Collect all the lines that mention the word "code".

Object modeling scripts
▬▬▬
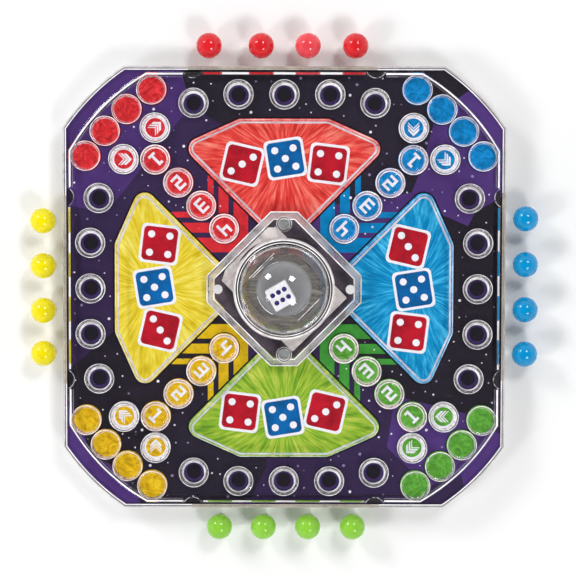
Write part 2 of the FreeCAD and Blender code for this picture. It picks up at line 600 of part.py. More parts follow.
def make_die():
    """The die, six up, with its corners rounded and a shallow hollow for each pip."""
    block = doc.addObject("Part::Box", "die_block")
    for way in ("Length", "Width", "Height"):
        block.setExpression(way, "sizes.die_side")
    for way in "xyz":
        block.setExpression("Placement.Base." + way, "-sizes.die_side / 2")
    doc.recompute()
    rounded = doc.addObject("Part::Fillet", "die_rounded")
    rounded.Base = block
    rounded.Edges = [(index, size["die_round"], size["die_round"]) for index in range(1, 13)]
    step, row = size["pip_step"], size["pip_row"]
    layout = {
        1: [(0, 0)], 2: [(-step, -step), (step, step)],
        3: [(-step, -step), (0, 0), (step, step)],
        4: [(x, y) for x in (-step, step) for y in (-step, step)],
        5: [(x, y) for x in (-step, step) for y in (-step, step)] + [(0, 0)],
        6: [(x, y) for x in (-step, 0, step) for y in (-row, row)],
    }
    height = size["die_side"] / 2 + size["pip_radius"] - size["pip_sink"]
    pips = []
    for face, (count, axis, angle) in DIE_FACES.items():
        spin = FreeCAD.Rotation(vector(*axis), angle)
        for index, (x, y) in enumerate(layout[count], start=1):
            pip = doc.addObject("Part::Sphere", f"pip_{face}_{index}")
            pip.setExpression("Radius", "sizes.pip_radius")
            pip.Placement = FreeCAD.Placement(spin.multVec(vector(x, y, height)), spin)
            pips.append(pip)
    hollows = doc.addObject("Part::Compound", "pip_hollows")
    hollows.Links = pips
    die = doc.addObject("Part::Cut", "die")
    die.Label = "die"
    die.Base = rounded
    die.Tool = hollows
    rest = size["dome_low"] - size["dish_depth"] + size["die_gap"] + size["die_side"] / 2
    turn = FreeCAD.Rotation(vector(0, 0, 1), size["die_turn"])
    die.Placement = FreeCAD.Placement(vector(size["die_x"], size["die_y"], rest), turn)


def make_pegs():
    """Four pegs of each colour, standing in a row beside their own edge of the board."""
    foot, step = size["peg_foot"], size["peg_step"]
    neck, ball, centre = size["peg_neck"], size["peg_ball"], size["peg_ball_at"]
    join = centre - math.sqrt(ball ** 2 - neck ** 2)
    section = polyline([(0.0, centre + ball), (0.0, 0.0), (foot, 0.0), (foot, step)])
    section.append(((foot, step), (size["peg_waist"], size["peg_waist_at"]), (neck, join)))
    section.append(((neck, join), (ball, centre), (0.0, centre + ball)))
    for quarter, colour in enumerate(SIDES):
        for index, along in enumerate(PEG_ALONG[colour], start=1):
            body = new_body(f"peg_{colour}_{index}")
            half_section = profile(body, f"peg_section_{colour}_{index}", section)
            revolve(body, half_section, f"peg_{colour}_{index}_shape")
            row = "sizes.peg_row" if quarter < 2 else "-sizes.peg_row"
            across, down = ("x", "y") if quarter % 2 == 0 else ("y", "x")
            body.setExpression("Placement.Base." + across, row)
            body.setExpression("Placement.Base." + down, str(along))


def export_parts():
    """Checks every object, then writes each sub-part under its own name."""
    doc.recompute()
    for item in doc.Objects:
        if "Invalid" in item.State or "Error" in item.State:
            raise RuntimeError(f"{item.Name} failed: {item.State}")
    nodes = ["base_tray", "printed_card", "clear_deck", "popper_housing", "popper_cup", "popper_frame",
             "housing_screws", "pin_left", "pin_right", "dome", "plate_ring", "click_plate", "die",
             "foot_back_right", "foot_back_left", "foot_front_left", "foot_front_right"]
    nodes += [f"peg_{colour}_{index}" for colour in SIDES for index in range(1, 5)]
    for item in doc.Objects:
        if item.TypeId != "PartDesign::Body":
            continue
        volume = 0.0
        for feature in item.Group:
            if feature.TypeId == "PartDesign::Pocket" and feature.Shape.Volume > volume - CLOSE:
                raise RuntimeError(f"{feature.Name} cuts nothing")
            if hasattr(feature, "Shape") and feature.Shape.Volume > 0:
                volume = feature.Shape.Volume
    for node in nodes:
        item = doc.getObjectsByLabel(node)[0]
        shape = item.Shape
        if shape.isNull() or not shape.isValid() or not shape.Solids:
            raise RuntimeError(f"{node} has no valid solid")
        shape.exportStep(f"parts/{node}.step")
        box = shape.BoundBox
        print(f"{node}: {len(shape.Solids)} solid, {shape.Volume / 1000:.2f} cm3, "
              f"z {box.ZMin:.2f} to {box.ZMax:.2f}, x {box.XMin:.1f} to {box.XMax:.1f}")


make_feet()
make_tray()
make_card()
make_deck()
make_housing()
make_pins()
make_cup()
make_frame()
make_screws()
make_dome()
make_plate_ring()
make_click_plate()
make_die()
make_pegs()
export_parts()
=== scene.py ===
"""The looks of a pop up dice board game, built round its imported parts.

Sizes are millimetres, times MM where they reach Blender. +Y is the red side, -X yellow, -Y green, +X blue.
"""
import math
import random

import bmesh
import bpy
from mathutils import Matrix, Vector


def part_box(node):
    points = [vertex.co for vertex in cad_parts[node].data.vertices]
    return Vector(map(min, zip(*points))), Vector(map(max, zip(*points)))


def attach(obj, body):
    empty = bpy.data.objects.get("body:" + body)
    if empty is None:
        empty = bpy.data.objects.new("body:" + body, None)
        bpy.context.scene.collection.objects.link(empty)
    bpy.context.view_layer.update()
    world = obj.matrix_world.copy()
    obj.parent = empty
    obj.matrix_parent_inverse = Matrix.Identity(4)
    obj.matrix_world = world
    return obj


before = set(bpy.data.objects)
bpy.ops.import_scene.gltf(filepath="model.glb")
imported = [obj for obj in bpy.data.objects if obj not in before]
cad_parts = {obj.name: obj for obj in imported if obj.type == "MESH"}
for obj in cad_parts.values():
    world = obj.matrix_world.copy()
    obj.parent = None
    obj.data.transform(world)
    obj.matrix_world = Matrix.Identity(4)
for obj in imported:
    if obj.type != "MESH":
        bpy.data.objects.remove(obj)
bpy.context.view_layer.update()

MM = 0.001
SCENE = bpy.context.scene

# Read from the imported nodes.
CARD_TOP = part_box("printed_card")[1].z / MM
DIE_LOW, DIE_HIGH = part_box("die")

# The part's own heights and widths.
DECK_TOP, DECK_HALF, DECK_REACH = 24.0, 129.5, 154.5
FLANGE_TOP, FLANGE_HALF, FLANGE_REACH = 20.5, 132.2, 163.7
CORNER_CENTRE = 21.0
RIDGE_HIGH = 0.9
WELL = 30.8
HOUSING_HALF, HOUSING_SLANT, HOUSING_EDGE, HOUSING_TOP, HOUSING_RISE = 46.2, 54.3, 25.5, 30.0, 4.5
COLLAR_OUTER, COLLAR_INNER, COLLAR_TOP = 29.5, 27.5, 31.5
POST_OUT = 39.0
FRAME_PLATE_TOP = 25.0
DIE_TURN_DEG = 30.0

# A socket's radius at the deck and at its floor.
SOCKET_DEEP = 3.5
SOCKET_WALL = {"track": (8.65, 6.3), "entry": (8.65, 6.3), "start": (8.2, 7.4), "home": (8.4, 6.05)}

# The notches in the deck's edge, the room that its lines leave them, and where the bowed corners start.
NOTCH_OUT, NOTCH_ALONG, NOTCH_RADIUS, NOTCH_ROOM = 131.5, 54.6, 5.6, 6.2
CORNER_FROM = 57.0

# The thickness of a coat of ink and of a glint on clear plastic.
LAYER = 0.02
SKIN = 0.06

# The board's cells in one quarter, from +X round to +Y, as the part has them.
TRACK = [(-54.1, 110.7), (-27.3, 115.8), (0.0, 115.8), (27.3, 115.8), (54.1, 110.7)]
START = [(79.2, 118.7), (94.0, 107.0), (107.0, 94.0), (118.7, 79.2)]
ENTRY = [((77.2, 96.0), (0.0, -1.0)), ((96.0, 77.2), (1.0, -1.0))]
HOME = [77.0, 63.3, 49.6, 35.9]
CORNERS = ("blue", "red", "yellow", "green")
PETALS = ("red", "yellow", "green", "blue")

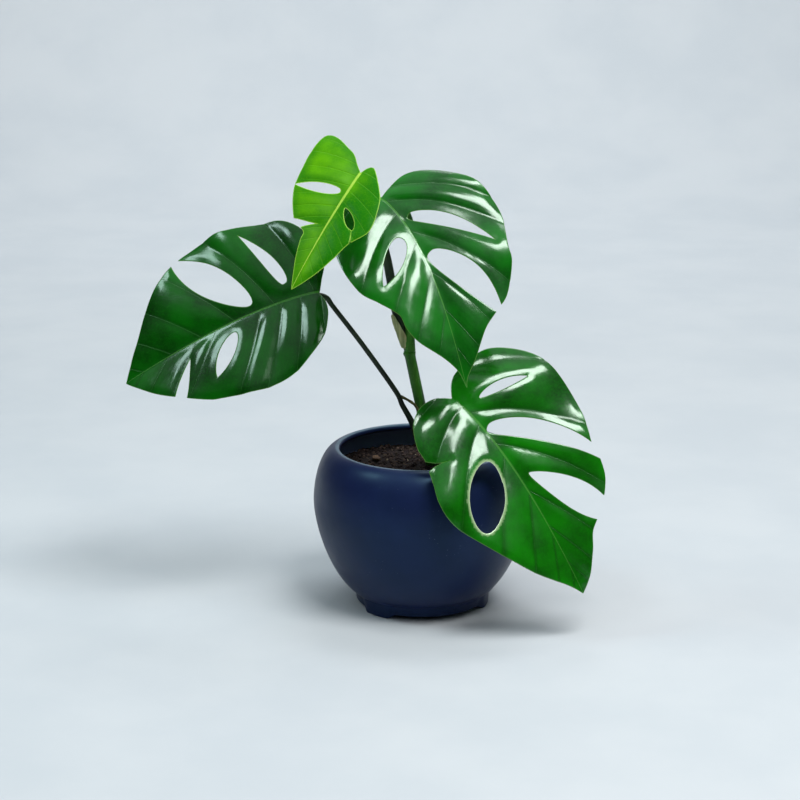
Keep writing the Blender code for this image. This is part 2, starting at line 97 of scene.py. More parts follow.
▬▬▬
**Task solution**
Write part 2 of the FreeCAD and Blender code for this picture. It picks up at line 600 of part.py. More parts follow.
Keep writing the Blender code for this image. This is part 2, starting at line 97 of scene.py. More parts follow.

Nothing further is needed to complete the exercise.